The US organisation leading the fight against Ebola has recommended new restrictions for people at highest risk for coming down with the disease, and symptom monitoring for those at lower risk.

The Centres for Disease Control and Prevention (CDC) yesterday issued the new guidelines, but some state governors and even an Army commander have gone beyond that guidance.

As contradictory state policies proliferate in response to Ebola fears, the CDC's recommendations mark an effort to create a national standard, one that would protect public health without discouraging people from helping fight its spread overseas.

The CDC now says even if they have no symptoms and are not considered contagious, people should stay away from commercial transportation or public gatherings if they have been in direct contact with the bodily fluids of someone sick with Ebola - perhaps by touching their fluids without protective gear, or by suffering an injury from a contaminated needle.

Simply caring for Ebola patients or travelling in West Africa does not warrant quarantine conditions, the public health agency said.
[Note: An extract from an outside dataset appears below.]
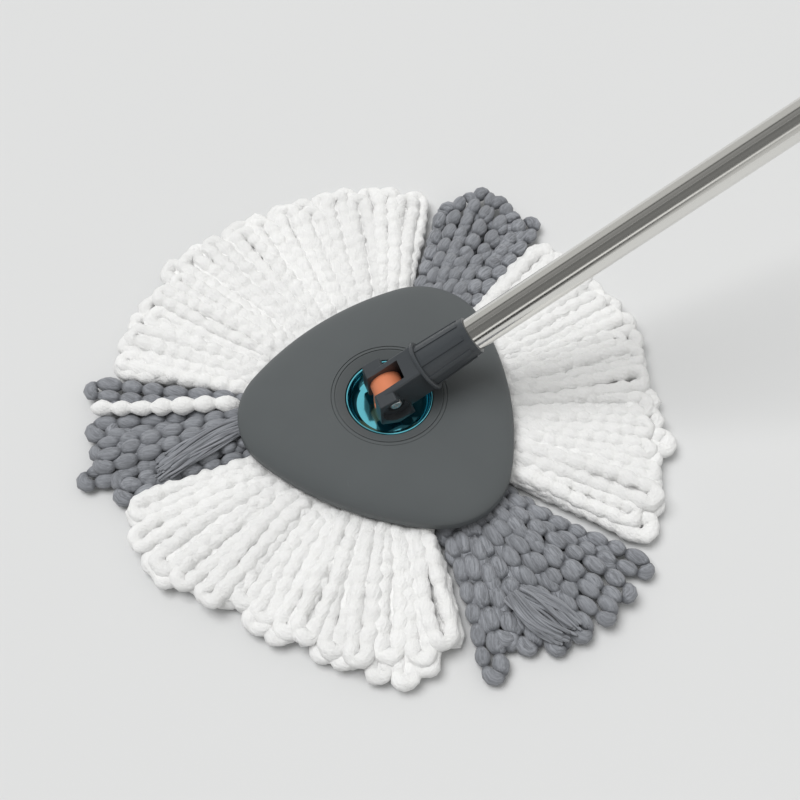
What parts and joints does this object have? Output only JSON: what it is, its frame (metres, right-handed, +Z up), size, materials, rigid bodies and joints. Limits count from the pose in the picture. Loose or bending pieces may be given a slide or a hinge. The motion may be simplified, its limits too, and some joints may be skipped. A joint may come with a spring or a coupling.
{
  "type": "spin mop",
  "caption": "Triangular spin mop head with a looped yarn skirt, a swivelling and tilting joint, and a telescopic steel handle with a twist lock and hanging loop.",
  "frame": {"origin": "where the swivel axis meets the floor that the yarn lies on", "axes": "+Z up along the swivel axis, +X the way the handle leans, Y along the hinge pin"},
  "size_m": [0.9237, 0.398, 0.463],
  "materials": {
    "head_grey": "matte, fine grain",
    "frame_grey": "matte",
    "joint_grey": "satin",
    "grip_grey": "satin, fine grain",
    "cup_blue": "gloss",
    "knuckle_orange": "satin",
    "yarn_white": "soft twisted microfibre",
    "yarn_grey": "soft twisted microfibre",
    "tube_steel": "polished stainless steel",
    "screw_steel": "zinc plated",
    "bearing_steel": "polished"
  },
  "bodies": {
    "head": {"head_shell": "head_grey", "base_frame": "frame_grey", "shell_screws": "screw_steel", "centre_pad": "yarn_white", "yarn_white_1": "yarn_white", "yarn_white_2": "yarn_white", "yarn_white_3": "yarn_white", "yarn_grey_1": "yarn_grey", "yarn_grey_2": "yarn_grey", "yarn_grey_3": "yarn_grey"},
    "hub": {"hub_ring": "head_grey", "hub_cover": "frame_grey", "hub_screws": "screw_steel", "bearing_outer_race": "bearing_steel", "bearing_balls": "bearing_steel"},
    "swivel": {"bearing_inner_race": "bearing_steel", "swivel_cup": "cup_blue", "knuckle": "knuckle_orange", "stem_washer": "screw_steel", "stem_screw": "screw_steel"},
    "lower_handle": {"fork": "joint_grey", "hinge_screw": "screw_steel", "hinge_nut": "screw_steel", "lower_tube": "tube_steel", "socket_screw": "screw_steel", "collar_base": "joint_grey"},
    "lock": {"lock_nut": "joint_grey"},
    "upper_handle": {"upper_tube": "tube_steel", "expander": "frame_grey", "grip": "grip_grey", "grip_band": "cup_blue", "end_cap": "grip_grey"}
  },
  "joints": [
    {"name": "hub_release", "type": "slide", "parent": "head", "child": "hub", "axis": [0, 0, 1], "range_m": [0, 0.15]},
    {"name": "swivel_turn", "type": "hinge", "parent": "hub", "child": "swivel", "pos_m": [0, 0, 0.0195], "axis": [0, 0, 1], "continuous": true},
    {"name": "handle_tilt", "type": "hinge", "parent": "swivel", "child": "lower_handle", "pos_m": [0, 0, 0.0425], "axis": [0, -1, 0], "range_deg": [0, 129]},
    {"name": "lock_twist", "type": "hinge", "parent": "lower_handle", "child": "lock", "pos_m": [0.51962, 0, 0.3425], "axis": [0.866, 0, 0.5], "range_deg": [0, 90]},
    {"name": "telescope", "type": "slide", "parent": "lower_handle", "child": "upper_handle", "axis": [0.866, 0, 0.5], "range_m": [0, 0.45]}
  ]
}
But quarantines are determined state by state in the US, and the CDC is only empowered to issue guidelines.

Even within the federal government, authorities are improvising. A US Army commander in Italy said he and all his troops returning from Liberia would remain in isolation for 21 days, even though he feels they face no risk and show no symptoms.

The Army's chief of staff, General Ray Odierno, directed the 21-day controlled monitoring period for all redeploying soldiers returning from the Ebola fight in West Africa.

A nurse who volunteered with Doctors Without Borders in Africa was released after being forced to spend the weekend quarantined in a tent in New Jersey upon her return, despite showing no symptoms other than an elevated temperature she blamed on "inhumane" treatment at Newark International Airport.

President Barack Obama has told his Ebola team that any measures involving health care workers should be crafted to avoid unnecessarily discouraging people from responding to the outbreak.

That is already happening, Doctors Without Borders said - some medical workers are reducing their time in the field to include potential quarantines afterwards.

"The best way to protect us is to stop the epidemic in Africa, and we need those health care workers, so we do not want to put them in a position where it makes it very, very uncomfortable for them to even volunteer to go," said Dr Anthony Fauci, director of the National Institute of Allergy and Infectious Diseases.

But the governors of New York and New Jersey defended their quarantine policies as necessary precautions in dealing with a virus that already has killed nearly half the over 10,000 people infected this year in West Africa.

Major General Darryl Williams said the decision to isolate returning troops was taken to ensure their family members' comfort, even though none is showing symptoms, and he does not believe any soldier under his command is at risk.

Speaking from a US base in Vicenza, Italy, he said he and his soldiers will be living in isolation under controlled monitoring during the three weeks it takes to be sure Ebola has not infected them.

He returned to Italy on Sunday with 10 soldiers with another 65 due back in two groups by Saturday.

Defence secretary Chuck Hagel is expected to review the recommendations on Ebola, but has made no decision.

There is no uniform response within the US to the increasing number of people and medical volunteers returning from Ebola-stricken countries in Africa.

New York's and New Jersey's governors announced on Friday that any health care workers returning from West Africa to their states would face mandatory 21-day quarantines.

Other states including Illinois, Maryland, Minnesota and Georgia have since announced measures of their own.

Some other governors, like Rhode Island Democrat Lincoln Chafee, urged his colleagues to "ratchet down some of the hysteria," since scientists have repeatedly said that people carrying the virus are not contagious until they show symptoms.

Meanwhile, nurse Kaci Hickox was on the road, driving in a private car from New Jersey to her home in Maine. She was freed yesterday from the quarantine tent where Governor Chris Christie said had been kept since Friday "because she was running a high fever and was symptomatic" at the outset.

Ms Hickox denied that - she said she never had symptoms and tested negative for Ebola.

Her criticism of the quarantines was backed by the White House, American Civil Liberties Union, the United Nations secretary-general, and the American Medical Association's president.

The New England Journal of Medicine said governors imposing mandatory quarantines on health workers "have it wrong".